Who benefits from our powerlessness? Those with power. As of next January, many of those in power - or some semblance thereof - will be Democrats. Let's close the ellipse: Democrats want you to feel helpless. Doubt me? How were you feeling when you and your neighbors voted for them? Thank you. Your sense of helplessness put them in power. Will they solve your problems for you? They will not. They will perpetuate them, but mitigate them just enough so that you get burned a little bit less for a certain period of time. They, like you, have learned that reality is written in the act of pretense, not discovered by looking with an unbiased eye at the world at large. If the Republicans say that there is a "War of Terror," and the Democrats say it too, well, that's everybody, ain't it? There must be a War on Terror, because Republicans and Democrats are arguing about it.

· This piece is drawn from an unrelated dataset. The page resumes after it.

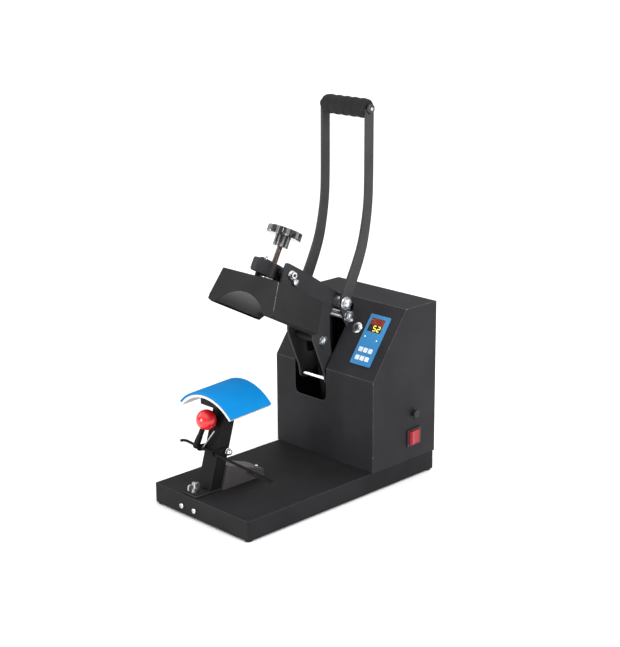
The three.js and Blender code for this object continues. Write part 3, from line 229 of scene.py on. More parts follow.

Somewhere, inside of us, there may be a voice that was not entirely quashed when we attended high school or college that asks: why do we support dictatorships if we claim to support democracy? Why isn't Suadi Arabia in the "axis of evil?" Why is Venezuela? If the rights of men and women are inalienable, or "God-given" as the president states, why do we treat the lives of Iraqis as if they are so much more expendable than our own? From somewhere in the shadows, a voice replies with, perhaps, the reptilian croak of Henry Kissinger; that the games of power are complicated and nuanced beyond all measure, that the world is dark and incomprehensible, and that you, citizen, are at a loss to change it. And most of us will turn inward.
The Democrats have learned the same lesson that the rest of us have, "fake it 'till you make it."
If we want real change, we will have to demand access to reality - to knowledge, culture, and direct power over our own lives. The political effect must be instigated by a cultural cause - bringing knowledge to the people.
We have the tools - but how will it be done?
1 comments:
"Somewhere, inside of us, there may be a voice that was not entirely quashed when we attended high school or college..." One can only hope you're right here. Otherwise we're in for one hell of a long wait.
Great work, Mr. Taylor.
Only two amendments I'd offer to your comments: Higher pay and social status for teachers (AND/OR lower pay and status for executives, attys, realtors, etc.); textbooks from 50 years ago (MINUS those hideously inept US history books!). And how about lowering those damn text prices while you're at it, Huh?